Requirements:
Each line that holds the word "object" counts once; give the total number of such lines and nothing else.

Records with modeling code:
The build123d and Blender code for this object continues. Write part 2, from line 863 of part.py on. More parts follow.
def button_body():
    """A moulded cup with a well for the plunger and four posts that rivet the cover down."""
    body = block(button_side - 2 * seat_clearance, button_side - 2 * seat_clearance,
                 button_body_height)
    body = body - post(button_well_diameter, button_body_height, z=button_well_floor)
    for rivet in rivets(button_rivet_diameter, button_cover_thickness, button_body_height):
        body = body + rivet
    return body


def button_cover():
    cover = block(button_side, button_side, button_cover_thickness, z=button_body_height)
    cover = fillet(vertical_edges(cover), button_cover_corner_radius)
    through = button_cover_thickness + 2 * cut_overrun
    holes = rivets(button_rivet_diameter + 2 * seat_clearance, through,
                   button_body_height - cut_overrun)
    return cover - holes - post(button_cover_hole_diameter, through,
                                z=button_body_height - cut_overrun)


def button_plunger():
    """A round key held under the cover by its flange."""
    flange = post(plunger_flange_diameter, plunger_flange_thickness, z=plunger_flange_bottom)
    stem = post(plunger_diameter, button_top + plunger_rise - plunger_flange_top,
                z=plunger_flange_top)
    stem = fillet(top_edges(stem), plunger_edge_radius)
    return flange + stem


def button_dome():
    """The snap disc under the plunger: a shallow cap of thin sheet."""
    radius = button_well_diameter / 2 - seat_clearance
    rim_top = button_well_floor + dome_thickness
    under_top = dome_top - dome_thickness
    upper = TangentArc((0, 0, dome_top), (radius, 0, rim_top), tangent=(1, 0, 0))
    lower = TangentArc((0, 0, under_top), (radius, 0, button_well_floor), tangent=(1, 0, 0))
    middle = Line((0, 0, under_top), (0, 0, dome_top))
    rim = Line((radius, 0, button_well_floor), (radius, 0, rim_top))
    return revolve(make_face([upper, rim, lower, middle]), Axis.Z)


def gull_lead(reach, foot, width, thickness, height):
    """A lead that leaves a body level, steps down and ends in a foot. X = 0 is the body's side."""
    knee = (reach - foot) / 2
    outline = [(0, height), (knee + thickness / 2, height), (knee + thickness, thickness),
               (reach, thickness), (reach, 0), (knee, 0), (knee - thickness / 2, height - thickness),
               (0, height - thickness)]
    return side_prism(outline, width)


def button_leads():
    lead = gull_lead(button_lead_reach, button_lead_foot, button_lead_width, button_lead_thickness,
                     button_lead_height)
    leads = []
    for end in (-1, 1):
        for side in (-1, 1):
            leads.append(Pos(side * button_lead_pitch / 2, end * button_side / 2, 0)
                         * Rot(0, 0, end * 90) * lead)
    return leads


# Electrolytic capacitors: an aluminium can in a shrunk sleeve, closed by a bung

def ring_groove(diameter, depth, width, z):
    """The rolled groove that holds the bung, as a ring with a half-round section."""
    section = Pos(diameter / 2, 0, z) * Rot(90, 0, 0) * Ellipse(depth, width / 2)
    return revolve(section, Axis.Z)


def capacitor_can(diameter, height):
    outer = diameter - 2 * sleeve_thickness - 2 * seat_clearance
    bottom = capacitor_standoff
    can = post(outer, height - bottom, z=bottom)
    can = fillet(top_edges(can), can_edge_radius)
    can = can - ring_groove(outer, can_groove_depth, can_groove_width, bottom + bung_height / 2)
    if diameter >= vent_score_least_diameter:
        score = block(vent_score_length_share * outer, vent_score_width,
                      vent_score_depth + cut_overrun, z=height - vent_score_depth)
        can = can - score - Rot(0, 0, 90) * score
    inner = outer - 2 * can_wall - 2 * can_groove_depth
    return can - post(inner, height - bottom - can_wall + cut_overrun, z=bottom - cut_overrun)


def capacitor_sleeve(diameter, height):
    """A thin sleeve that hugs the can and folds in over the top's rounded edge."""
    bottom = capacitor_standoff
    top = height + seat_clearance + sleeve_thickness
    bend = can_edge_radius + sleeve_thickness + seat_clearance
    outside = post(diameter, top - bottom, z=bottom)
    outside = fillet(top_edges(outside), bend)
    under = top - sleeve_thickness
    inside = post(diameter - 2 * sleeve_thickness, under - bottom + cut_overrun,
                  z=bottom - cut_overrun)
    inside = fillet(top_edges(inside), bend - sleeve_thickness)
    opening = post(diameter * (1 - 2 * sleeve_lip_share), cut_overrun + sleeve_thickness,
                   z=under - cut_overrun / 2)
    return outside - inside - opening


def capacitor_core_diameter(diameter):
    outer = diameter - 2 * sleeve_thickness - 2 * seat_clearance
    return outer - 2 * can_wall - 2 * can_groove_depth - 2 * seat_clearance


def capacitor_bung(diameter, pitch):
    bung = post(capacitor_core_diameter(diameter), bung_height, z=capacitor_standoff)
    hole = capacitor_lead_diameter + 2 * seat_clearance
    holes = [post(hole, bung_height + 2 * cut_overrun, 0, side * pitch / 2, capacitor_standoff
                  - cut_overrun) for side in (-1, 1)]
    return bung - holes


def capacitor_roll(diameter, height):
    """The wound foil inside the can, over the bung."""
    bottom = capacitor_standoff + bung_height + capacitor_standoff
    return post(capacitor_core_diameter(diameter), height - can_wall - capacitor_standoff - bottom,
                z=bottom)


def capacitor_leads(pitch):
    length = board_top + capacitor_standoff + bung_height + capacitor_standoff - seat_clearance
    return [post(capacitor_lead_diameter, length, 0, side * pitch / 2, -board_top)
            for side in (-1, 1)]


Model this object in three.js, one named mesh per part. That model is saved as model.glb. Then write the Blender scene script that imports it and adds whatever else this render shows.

Completed task:
2